_Do this_: Begin with the line that contains "nodes.update(leads())" and continue down through the line that contains "obj.parent = None"; reproduce those lines exactly and only those.

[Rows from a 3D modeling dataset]
□ □ □
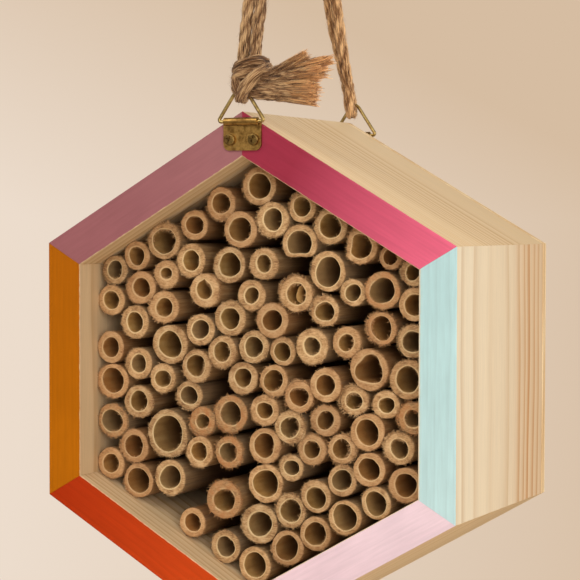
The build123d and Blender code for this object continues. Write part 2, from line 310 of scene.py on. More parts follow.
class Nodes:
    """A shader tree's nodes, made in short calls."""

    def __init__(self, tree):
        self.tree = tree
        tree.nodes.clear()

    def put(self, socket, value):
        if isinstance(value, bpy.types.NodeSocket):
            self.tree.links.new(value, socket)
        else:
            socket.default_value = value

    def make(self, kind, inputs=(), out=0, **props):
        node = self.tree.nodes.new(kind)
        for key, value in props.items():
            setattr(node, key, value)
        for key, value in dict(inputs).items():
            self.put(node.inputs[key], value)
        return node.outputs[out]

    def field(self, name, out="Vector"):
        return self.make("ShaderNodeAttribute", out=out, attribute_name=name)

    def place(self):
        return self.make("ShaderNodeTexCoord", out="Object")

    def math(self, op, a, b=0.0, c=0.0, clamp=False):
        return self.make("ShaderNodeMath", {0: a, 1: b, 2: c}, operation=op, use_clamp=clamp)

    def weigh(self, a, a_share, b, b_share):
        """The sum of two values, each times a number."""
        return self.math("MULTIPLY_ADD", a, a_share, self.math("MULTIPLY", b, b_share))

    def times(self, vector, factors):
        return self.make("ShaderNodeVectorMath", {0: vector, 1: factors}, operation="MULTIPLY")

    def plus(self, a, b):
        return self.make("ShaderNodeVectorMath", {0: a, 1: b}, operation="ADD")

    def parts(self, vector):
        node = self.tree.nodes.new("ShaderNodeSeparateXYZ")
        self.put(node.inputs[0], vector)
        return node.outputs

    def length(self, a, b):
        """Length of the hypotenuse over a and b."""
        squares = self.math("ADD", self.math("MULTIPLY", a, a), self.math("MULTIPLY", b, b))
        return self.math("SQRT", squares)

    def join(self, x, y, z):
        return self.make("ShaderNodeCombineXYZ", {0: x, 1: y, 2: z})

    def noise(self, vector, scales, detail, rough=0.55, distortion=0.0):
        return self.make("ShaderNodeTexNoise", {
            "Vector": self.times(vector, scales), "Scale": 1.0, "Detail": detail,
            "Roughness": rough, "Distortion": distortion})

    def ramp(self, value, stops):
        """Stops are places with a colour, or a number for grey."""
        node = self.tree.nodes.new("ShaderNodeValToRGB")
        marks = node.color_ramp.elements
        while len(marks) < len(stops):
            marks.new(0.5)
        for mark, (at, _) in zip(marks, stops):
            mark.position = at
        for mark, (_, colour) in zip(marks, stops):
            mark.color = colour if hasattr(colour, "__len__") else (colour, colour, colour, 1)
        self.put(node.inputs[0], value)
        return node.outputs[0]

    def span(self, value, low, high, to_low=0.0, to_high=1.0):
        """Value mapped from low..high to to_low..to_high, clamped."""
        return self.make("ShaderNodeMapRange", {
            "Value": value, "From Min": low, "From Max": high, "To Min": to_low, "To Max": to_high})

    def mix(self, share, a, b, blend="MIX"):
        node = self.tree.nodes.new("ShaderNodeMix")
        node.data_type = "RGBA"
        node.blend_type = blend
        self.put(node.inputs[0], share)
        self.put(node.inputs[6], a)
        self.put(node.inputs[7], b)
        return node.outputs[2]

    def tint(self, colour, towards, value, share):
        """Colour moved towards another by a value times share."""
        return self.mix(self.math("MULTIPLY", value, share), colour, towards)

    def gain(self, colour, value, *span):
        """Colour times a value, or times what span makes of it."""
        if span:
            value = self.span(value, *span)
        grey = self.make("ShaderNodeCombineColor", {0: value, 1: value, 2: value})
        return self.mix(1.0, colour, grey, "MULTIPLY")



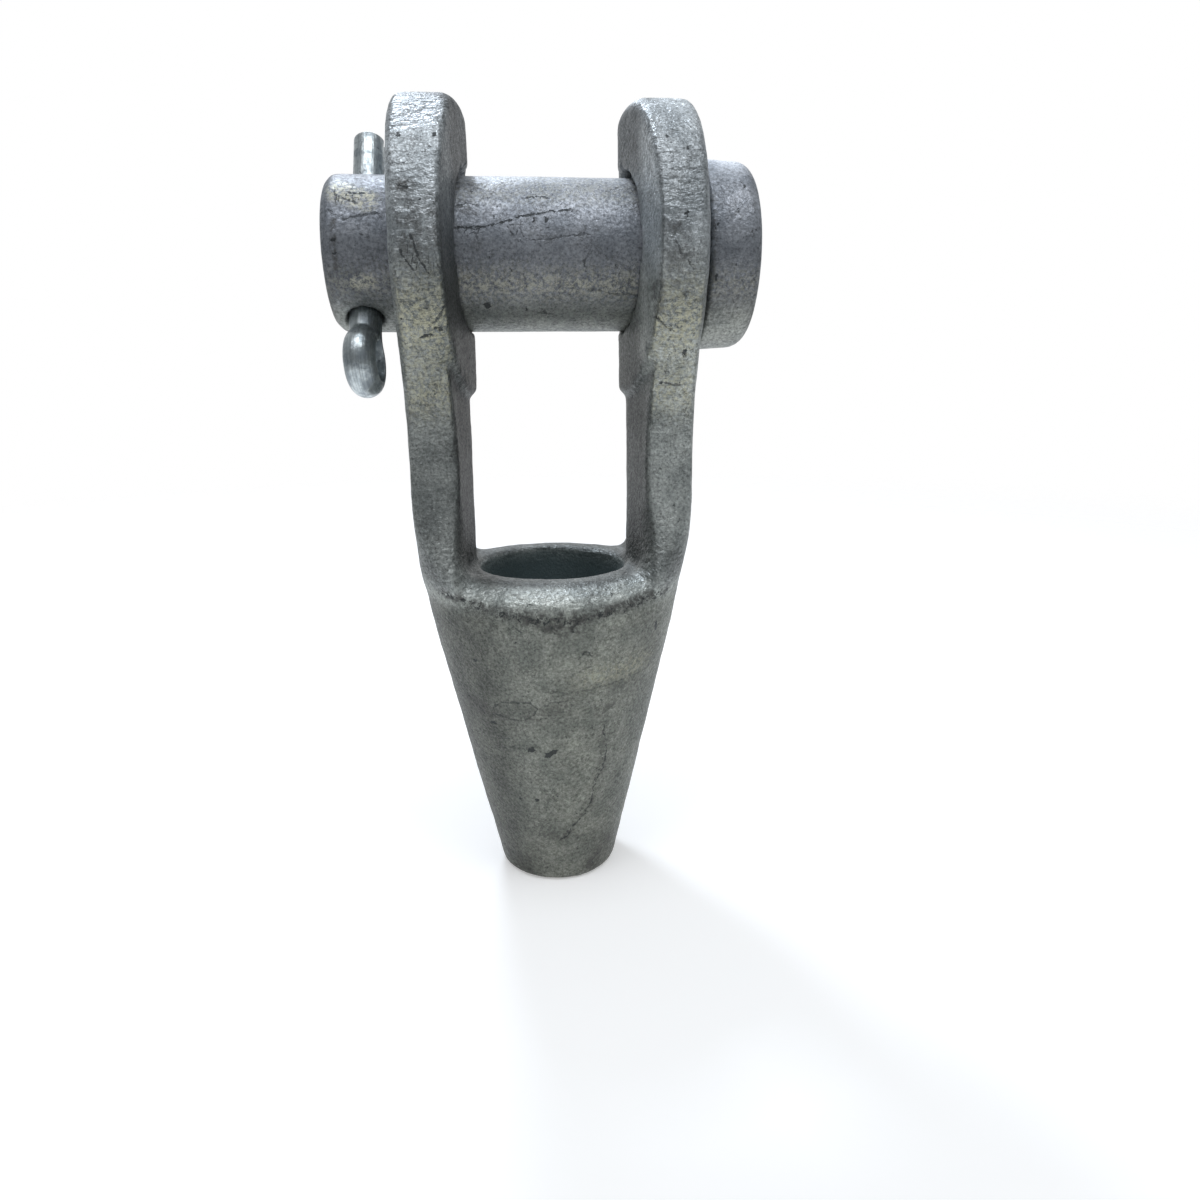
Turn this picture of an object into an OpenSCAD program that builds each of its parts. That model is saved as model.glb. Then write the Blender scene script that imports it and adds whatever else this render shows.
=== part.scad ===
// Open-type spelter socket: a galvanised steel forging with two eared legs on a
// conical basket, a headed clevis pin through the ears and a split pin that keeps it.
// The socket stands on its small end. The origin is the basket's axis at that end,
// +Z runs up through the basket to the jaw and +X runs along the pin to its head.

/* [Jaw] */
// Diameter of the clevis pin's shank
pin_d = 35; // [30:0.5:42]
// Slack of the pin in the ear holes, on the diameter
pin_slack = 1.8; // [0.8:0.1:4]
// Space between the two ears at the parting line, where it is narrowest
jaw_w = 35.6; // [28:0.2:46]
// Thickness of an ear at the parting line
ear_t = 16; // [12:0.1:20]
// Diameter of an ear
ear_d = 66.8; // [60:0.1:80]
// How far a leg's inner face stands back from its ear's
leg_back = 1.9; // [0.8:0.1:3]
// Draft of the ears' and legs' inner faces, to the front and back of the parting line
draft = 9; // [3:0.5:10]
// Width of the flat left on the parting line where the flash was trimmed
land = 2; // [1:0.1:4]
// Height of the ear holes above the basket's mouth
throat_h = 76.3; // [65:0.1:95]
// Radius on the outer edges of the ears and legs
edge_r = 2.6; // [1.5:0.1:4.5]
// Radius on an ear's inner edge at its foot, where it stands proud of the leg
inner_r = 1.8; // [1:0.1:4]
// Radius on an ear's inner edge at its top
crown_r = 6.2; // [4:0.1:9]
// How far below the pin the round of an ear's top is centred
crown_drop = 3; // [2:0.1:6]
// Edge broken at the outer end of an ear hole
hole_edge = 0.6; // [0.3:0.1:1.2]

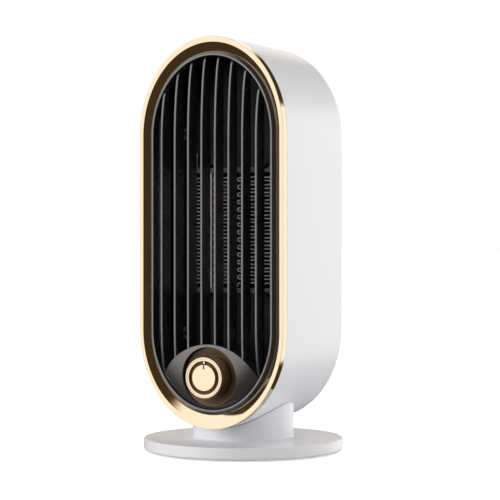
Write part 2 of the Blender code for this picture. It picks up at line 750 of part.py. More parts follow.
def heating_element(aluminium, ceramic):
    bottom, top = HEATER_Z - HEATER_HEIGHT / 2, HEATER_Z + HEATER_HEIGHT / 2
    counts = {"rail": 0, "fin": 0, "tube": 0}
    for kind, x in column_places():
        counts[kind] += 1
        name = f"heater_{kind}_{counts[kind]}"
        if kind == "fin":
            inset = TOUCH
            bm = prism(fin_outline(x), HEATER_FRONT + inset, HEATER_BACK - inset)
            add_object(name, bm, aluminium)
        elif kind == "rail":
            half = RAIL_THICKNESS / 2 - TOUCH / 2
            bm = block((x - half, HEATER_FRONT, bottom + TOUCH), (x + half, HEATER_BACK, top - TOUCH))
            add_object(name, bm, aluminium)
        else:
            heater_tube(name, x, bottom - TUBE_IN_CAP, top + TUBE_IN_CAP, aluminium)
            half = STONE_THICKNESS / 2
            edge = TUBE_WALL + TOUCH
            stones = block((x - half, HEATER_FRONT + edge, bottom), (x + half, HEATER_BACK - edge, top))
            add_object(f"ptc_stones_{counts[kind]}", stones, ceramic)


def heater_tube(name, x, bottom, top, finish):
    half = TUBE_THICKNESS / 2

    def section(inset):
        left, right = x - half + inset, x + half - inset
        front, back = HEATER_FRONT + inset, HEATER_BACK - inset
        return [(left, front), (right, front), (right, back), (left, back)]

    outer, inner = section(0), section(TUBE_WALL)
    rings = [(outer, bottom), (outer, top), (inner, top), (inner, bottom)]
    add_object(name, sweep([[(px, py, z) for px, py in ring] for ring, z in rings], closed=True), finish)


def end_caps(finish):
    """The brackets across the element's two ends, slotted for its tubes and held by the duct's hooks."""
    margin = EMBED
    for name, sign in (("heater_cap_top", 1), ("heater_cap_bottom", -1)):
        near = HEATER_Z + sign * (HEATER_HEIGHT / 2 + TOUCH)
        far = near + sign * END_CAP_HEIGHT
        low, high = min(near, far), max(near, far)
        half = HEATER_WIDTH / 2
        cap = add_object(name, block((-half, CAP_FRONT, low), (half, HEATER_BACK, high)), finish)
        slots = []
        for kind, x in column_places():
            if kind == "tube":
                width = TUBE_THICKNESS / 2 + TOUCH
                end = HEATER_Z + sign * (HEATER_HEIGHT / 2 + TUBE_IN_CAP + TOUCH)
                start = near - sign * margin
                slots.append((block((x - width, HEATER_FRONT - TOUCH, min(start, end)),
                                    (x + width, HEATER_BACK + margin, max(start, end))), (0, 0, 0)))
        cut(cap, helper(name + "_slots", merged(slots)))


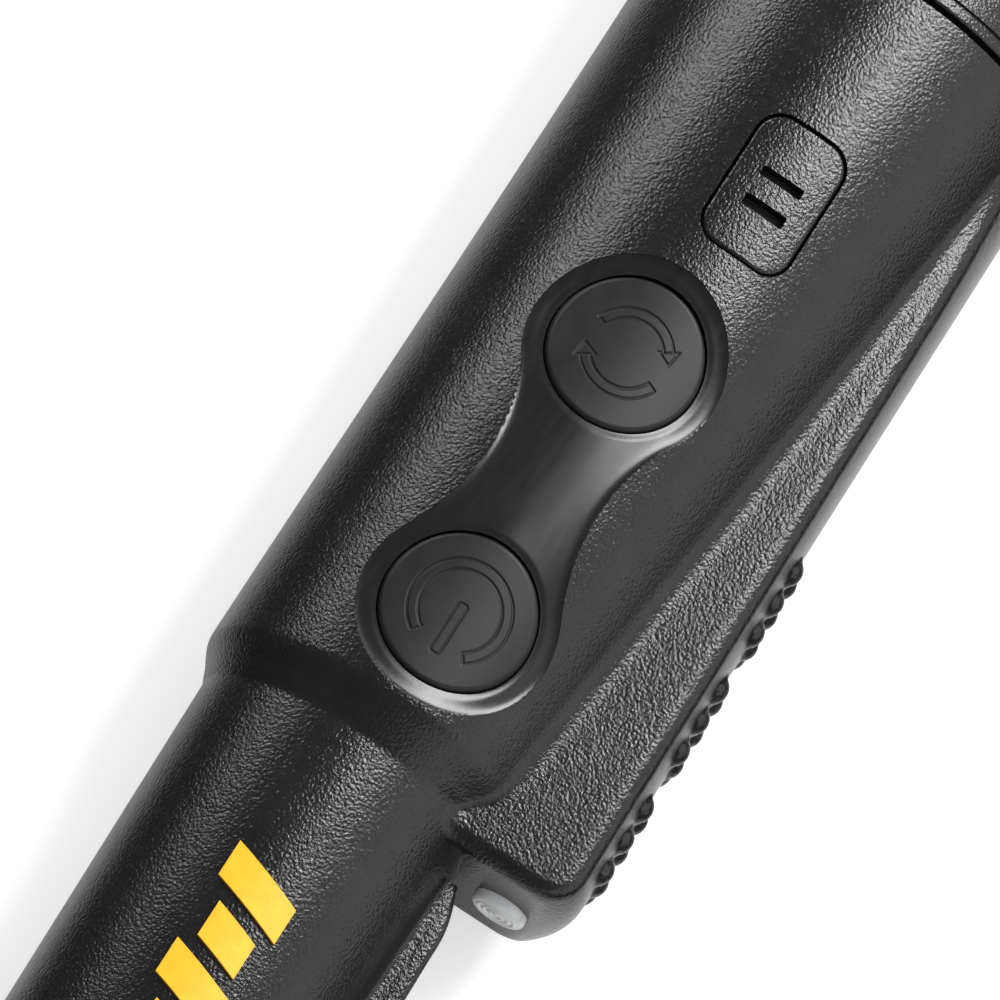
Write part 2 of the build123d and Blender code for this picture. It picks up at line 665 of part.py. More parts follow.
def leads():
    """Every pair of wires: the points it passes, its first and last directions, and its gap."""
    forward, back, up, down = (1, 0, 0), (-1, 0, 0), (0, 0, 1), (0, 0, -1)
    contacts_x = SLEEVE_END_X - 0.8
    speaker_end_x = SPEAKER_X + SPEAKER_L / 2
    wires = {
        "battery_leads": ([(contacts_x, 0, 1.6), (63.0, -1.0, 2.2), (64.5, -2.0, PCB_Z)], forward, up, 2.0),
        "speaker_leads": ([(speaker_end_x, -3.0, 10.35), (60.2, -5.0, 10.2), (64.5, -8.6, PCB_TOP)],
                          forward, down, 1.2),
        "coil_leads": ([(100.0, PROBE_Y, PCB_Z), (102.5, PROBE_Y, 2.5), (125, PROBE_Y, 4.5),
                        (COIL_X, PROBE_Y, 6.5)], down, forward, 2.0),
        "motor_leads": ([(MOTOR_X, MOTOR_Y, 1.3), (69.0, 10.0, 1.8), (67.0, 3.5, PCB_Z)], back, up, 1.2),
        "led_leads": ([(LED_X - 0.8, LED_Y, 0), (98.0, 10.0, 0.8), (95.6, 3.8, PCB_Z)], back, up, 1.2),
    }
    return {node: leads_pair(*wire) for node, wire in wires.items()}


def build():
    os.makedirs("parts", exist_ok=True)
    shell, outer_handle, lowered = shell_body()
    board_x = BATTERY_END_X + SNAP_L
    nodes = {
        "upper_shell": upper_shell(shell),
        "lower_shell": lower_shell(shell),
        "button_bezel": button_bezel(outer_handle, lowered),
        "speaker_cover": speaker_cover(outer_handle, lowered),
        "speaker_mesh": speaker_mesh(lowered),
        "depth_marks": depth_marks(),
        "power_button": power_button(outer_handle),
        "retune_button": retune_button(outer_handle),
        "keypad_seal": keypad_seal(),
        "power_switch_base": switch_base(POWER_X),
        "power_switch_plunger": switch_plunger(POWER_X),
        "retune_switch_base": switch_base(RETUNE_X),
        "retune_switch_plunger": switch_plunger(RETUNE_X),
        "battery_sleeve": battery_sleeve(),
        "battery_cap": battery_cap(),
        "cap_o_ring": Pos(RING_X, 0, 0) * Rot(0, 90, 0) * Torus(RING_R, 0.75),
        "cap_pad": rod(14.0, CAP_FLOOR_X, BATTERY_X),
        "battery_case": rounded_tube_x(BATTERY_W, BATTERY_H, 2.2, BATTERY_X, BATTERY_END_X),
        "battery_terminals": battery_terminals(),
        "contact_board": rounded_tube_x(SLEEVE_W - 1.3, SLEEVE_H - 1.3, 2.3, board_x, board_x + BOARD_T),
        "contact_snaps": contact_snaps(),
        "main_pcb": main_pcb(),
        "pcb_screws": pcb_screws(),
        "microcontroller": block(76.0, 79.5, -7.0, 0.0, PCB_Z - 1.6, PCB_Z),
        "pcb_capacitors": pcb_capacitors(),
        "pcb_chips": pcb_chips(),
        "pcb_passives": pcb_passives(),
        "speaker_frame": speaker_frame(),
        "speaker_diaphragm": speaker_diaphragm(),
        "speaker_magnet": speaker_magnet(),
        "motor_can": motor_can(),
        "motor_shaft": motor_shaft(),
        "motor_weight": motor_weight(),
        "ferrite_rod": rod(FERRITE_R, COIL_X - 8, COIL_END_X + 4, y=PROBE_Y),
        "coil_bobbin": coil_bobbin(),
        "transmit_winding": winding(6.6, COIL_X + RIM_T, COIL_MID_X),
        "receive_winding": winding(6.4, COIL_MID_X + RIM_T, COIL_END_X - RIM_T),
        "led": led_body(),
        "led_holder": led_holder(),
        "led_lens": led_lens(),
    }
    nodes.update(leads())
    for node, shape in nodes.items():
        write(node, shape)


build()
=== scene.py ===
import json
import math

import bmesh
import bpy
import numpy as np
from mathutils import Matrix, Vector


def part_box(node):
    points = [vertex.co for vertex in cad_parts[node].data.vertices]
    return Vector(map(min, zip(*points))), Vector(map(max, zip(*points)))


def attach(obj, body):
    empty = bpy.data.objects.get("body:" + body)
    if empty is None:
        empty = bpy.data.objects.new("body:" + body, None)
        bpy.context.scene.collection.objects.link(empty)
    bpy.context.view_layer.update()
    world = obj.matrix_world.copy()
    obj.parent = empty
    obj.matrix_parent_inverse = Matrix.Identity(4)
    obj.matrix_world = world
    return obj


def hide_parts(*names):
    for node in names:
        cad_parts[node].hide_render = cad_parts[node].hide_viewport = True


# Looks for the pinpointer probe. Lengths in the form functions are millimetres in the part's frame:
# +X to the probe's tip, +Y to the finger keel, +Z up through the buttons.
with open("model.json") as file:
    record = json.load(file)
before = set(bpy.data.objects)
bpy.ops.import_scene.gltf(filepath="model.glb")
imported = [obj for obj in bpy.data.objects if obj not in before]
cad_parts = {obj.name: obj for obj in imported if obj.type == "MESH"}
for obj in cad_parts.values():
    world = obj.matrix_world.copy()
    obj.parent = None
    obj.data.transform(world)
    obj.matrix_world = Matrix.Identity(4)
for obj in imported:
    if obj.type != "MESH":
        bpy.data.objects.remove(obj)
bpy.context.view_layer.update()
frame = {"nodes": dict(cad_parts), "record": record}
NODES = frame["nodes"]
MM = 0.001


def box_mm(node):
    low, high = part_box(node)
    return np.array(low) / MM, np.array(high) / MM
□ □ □
_Result of the task_:
    nodes.update(leads())
    for node, shape in nodes.items():
        write(node, shape)


build()
=== scene.py ===
import json
import math

import bmesh
import bpy
import numpy as np
from mathutils import Matrix, Vector


def part_box(node):
    points = [vertex.co for vertex in cad_parts[node].data.vertices]
    return Vector(map(min, zip(*points))), Vector(map(max, zip(*points)))


def attach(obj, body):
    empty = bpy.data.objects.get("body:" + body)
    if empty is None:
        empty = bpy.data.objects.new("body:" + body, None)
        bpy.context.scene.collection.objects.link(empty)
    bpy.context.view_layer.update()
    world = obj.matrix_world.copy()
    obj.parent = empty
    obj.matrix_parent_inverse = Matrix.Identity(4)
    obj.matrix_world = world
    return obj


def hide_parts(*names):
    for node in names:
        cad_parts[node].hide_render = cad_parts[node].hide_viewport = True


# Looks for the pinpointer probe. Lengths in the form functions are millimetres in the part's frame:
# +X to the probe's tip, +Y to the finger keel, +Z up through the buttons.
with open("model.json") as file:
    record = json.load(file)
before = set(bpy.data.objects)
bpy.ops.import_scene.gltf(filepath="model.glb")
imported = [obj for obj in bpy.data.objects if obj not in before]
cad_parts = {obj.name: obj for obj in imported if obj.type == "MESH"}
for obj in cad_parts.values():
    world = obj.matrix_world.copy()
    obj.parent = None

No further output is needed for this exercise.